- Shōshin Nagamine, sitting in the lotus position
- Born: 15 July 1907 Naha, Okinawa
- Died: 2 November 1997 (aged 90) Naha, Okinawa
- Style: Matsubayashi-ryu
- Teachers: Taro Shimabuku, Ankichi Arakaki, Chotoku Kyan, Motobu Choki, Kotatsu Iha
- Rank: Hanshi, 10th Dan

Other information
- Notable students: Seigi Nakamura, Takayoshi Nagamine, Katsuhiko Shinzato, Taba Kensei

= Shōshin Nagamine =

Okinawan karateka (1907–1997)

Shōshin Nagamine (長嶺 将真, Nagamine Shōshin) was an Okinawa karate master as well as a soldier, police superintendent, assemblyman of Naha City between 1953 and 1957, play director and author.
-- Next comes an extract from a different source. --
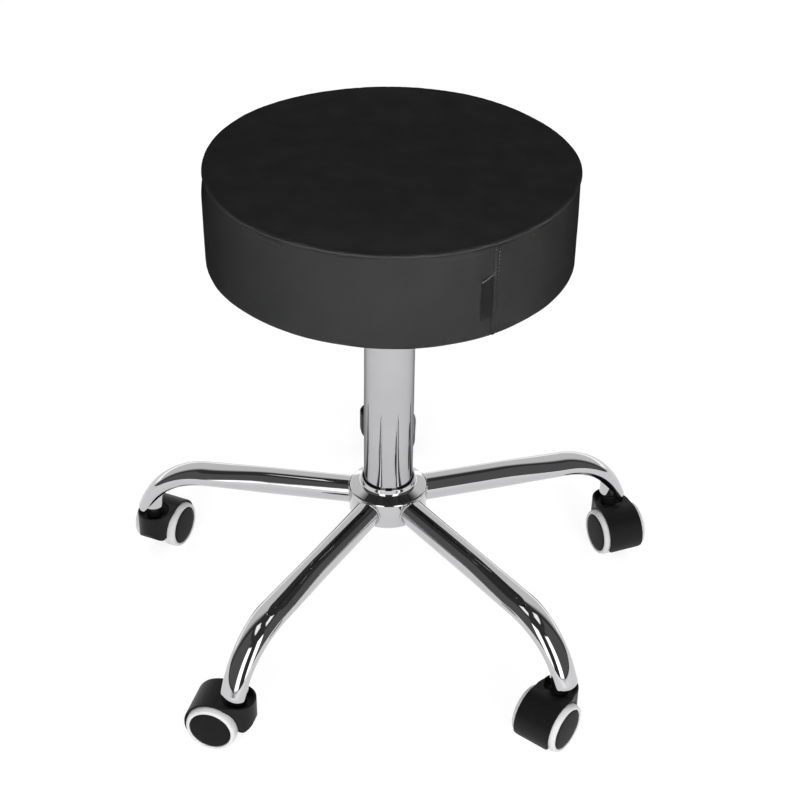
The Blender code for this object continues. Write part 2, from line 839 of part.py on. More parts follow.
def make_wheel_core():
    """The plastic wheel: hub, rim and closed outer cap, with its axis on Z and its cap at the top."""
    hub = 0.0072
    rim = 0.0204
    rim_inner = 0.0184
    bore = AXLE_RADIUS + RUNNING_GAP
    face = WHEEL_OUTER
    web = face - 0.0056
    inner = WHEEL_INNER
    return turned([
        (0, face),
        (rim, face),
        (rim, inner + 0.0012),
        (rim_inner, inner + 0.0012),
        (rim_inner, web),
        (hub, web),
        (hub, inner),
        (bore, inner),
        (bore, face - 0.0012),
        (0, face - 0.0012),
    ], steps=12, closed=False)


def make_tread():
    """The soft grey tyre round the wheel."""
    inner_radius = 0.0207
    high = WHEEL_OUTER - 0.0007
    low = WHEEL_INNER + 0.0010
    round_edge = 0.0020
    return turned([
        (inner_radius, high),
        (WHEEL_RADIUS - round_edge, high),
        (WHEEL_RADIUS, high - round_edge),
        (WHEEL_RADIUS, low + round_edge),
        (WHEEL_RADIUS - round_edge, low),
        (inner_radius, low),
    ], steps=20)


def make_casters(stand):
    stem = make_stem()
    hood = make_hood()
    core = make_wheel_core()
    tread = make_tread()
    axle = placed(cylinder(AXLE_RADIUS, -AXLE_HALF_LENGTH, AXLE_HALF_LENGTH, 12), around_y(0))
    for name, (azimuth, trail) in CASTERS.items():
        angle = math.radians(azimuth)
        foot = (STEM_CIRCLE * math.cos(angle), STEM_CIRCLE * math.sin(angle), 0)
        part(name + "_stem", stem, "bright_steel", stand, foot)
        swivel = empty(name + "_swivel_axis", stand, foot, math.radians(trail))
        part(name + "_hood", hood, "black_plastic", swivel)
        part(name + "_axle", axle, "bright_steel", swivel, (TRAIL, 0, WHEEL_RADIUS))
        for side, turn in (("a", 0.0), ("b", math.pi)):
            spin = empty(name + "_spin_axis_" + side, swivel, (TRAIL, 0, WHEEL_RADIUS))
            spin.rotation_euler = (Matrix.Rotation(turn, 4, "Z") @ around_y(0)).to_euler()
            part(name + "_core_" + side, core, "black_plastic", spin)
            part(name + "_tread_" + side, tread, "grey_tread", spin)


def make_stool():
    stand = empty("column_axis", None, COLUMN)
    make_base(stand)
    part("gas_spring_tube", make_gas_spring_tube(), "column_paint", stand)
    part("guide_bush", make_guide_bush(), "black_plastic", stand)
    part("thrust_bearing", make_thrust_bearing(), "bright_steel", stand)
    make_seat(stand)
    make_casters(stand)
    bpy.context.view_layer.update()


clear_scene()
PARTS = new_collection("swivel_stool")
CUTTERS = new_collection("cutters")
make_stool()
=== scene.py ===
"""The looks of the adjustable swivel stool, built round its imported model. Metres, +Z up."""

import json
from math import asin, atan2, cos, degrees, exp, pi, radians, remainder, sin, sqrt, tan

import bmesh
import bpy
from mathutils import Matrix, Vector, kdtree, noise


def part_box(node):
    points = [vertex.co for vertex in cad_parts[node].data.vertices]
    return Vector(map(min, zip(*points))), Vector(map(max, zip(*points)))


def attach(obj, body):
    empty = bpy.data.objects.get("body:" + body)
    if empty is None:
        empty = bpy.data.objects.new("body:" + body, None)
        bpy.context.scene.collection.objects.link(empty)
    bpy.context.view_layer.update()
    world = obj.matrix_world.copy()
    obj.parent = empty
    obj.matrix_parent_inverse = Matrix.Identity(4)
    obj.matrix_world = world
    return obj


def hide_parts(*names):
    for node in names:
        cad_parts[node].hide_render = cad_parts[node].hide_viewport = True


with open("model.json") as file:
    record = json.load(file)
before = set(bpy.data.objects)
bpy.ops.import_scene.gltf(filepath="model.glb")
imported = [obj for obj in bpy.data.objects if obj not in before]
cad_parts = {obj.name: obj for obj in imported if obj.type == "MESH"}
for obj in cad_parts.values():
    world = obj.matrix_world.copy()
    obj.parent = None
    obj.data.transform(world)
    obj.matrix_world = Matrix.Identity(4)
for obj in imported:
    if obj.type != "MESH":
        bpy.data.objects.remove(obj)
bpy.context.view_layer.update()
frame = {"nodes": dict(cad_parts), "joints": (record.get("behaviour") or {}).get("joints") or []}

JOINTS = {joint["name"]: joint for joint in frame["joints"]}
CASTERS = ("right", "back", "left", "front_left", "front_right")

# Sizes that the frame gives
def round_box(node):
    """A round node's bottom, top and radius."""
    low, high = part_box(node)
    return low.z, high.z, (high.x - low.x) / 2


def place_of(joint):
    """Where a joint's axis stands on the floor."""
    return Vector((*JOINTS[joint]["pos_m"][:2], 0.0))


COLUMN = place_of("seat_swivel")


def stem_place(name):
    return place_of(name + "_swivel")


def axle_place(name):
    return Vector(JOINTS[name + "_spin_a"]["pos_m"])


def angle_of(across):
    return atan2(across.y, across.x)


SEAT_BOTTOM, SEAT_TOP, SEAT_RADIUS = round_box("seat_cover")
HUB_BOTTOM, HUB_TOP, HUB_RADIUS = round_box("hub")
TUBE_BOTTOM, TUBE_TOP, TUBE_RADIUS = round_box("gas_spring_tube")
STEM_BOTTOM, STEM_TOP, _ = round_box("right_stem")
STEM_CIRCLE = (stem_place("right") - COLUMN).length
WHEEL_RADIUS = axle_place("right").z
TRAIL = (axle_place("right") - stem_place("right")).xy.length


# Mesh tools

def eased(share):
    share = min(1.0, max(0.0, share))
    return share * share * (3 - 2 * share)


def shares(count):
    return [i / count for i in range(1, count + 1)]


def circle(count):
    return [2 * pi * i / count for i in range(count)]


def spot(angle, radius=1.0, height=0.0):
    """A point about the Z axis."""
    return Vector((radius * cos(angle), radius * sin(angle), height))


def corner_curve(before, corner, after, reach, segments):
    """The points that round a corner between two lines, starting at most a reach away from it."""
    before = before - corner
    after = after - corner
    reach = min(reach, 0.48 * before.length, 0.48 * after.length)
    start = corner + before.normalized() * reach
    end = corner + after.normalized() * reach
    return [start * (1 - t) ** 2 + corner * 2 * t * (1 - t) + end * t ** 2 for t in [0.0, *shares(segments)]]


def rounded(points, segments=4):
    """An outline of (x, y) or (x, y, reach) points. Each corner with a reach is turned into a curve."""
    outline = [Vector(points[0][:2])]
    for before, point, after in zip(points, points[1:], points[2:]):
        if len(point) == 2:
            outline.append(Vector(point))
        else:
            ends = Vector(before[:2]), Vector(point[:2]), Vector(after[:2])
            outline += corner_curve(*ends, point[2], segments)
    return outline + [Vector(points[-1][:2])]


def smooth_path(points, reach, segments=8):
    """A path whose corners are all rounded."""
    path = [points[0]]
    for before, corner, after in zip(points, points[1:], points[2:]):
        path += corner_curve(before, corner, after, reach, segments)
    return path + [points[-1]]


def arc(centre, radius, start, end, steps):
    """Points round a centre, with angles in degrees."""
    points = []
    for i in range(steps + 1):
        angle = radians(start + (end - start) * i / steps)
        points.append((centre[0] + radius * cos(angle), centre[1] + radius * sin(angle)))
    return points


def smooth(mesh, sharp):
    """Shades a mesh smooth, with edges that stay crisp above an angle."""
    mesh.shade_smooth()
    mesh.set_sharp_from_angle(angle=radians(sharp))
    return mesh


def mesh_from(shape, sharp=38):
    mesh = bpy.data.meshes.new("mesh")
    bmesh.ops.recalc_face_normals(shape, faces=shape.faces)
    shape.to_mesh(mesh)
    shape.free()
    return smooth(mesh, sharp)


def loft(rings, loop=False, ends=False, shape=None):
    """A bmesh with faces between each ring of points and the next. A ring of one point makes a fan."""
    if shape is None:
        shape = bmesh.new()
    rings = [[shape.verts.new(point) for point in ring] for ring in rings]
    pairs = list(zip(rings, rings[1:]))
    if loop:
        pairs.append((rings[-1], rings[0]))
    for ring, following in pairs:
        count = max(len(ring), len(following))
        for i in range(count):
            j = (i + 1) % count
            corners = []
            for vertex in (ring[i % len(ring)], ring[j % len(ring)],
                           following[j % len(following)], following[i % len(following)]):
                if vertex not in corners:
                    corners.append(vertex)
            if len(corners) > 2:
                shape.faces.new(corners)
    if ends:
        shape.faces.new(rings[0])
        shape.faces.new(rings[-1])
    return shape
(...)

==Early life and karate-do==

Nagamine was born in Tomari, in Naha, Okinawa. He was a small and sickly child, and he contracted a gastroenteric disorder in 1926, his second year of high school. He began a self-imposed diet and took up karate under the watchful eye of his next-door neighbour, Chojin Kuba. Nagamine soon became a picture of good health, crediting his recovery to "hard work both at school and training of Karate". His health improved to such an extent that he became a leader of the school's karate club, and his friends dubbed him Chippaii Matsu, a nickname meaning "tenacious pine tree".

==Career in the army==

After graduation in March 1928, he began to study martial arts full-time, moving to Shuri and training under Zenryo Shimabukuro (島袋善良) and Ankichi Arakaki. Later that year, he was conscripted into the Japanese army in the 47th Infantry Regiment, and fought in China for the Jinan incident before receiving an honourable discharge in 1931.

Leaving the army, Nagamine sought an area in which his martial arts abilities would be useful, eventually settling on the police force.

==Career in the police force==

During his time as a police officer, Nagamine received further instruction in karate from Chotoku Kyan and Motobu Choki, and achieved the title of Renshi in 1940. By 1951, Nagamine was a Police Superintendent, of Motobu, and was training his own officers in karate.

Nagamine retired as a policeman in 1952, and in 1953 he returned to Naha City and set up his own dojo, which he named "Matsubayashi-Ryu Kodokan Karate and Ancient Martial Arts Studies". From the dojo he taught Matsubayashi-ryu, a karate school he had founded in 1947, and named in honour of Sokon Matsumura and Kosaku Matsumora. He continued to teach the discipline until his death in 1997. He was succeeded in 1997 by his son, Takayoshi Nagamine, who returned to Okinawa after many years teaching in the US, and who was the head (sōke) of Matsubayashi-ryu until his own death in 2012.

==Author==

Nagamine wrote two books in Japanese, The Essence of Okinawan Karate-Do and Tales of Okinawa's Great Masters. The Essence of Okinawan Karate-Do, which has been reprinted many times, was first published in the English language in 1976. This was translated into the English language by Nagamine's student Katsuhiko Shinzato. Tales of Okinawa's Great Masters was translated into the English language by Patrick McCarthy [Bubishi], and published in 2000, by Charles Tuttle.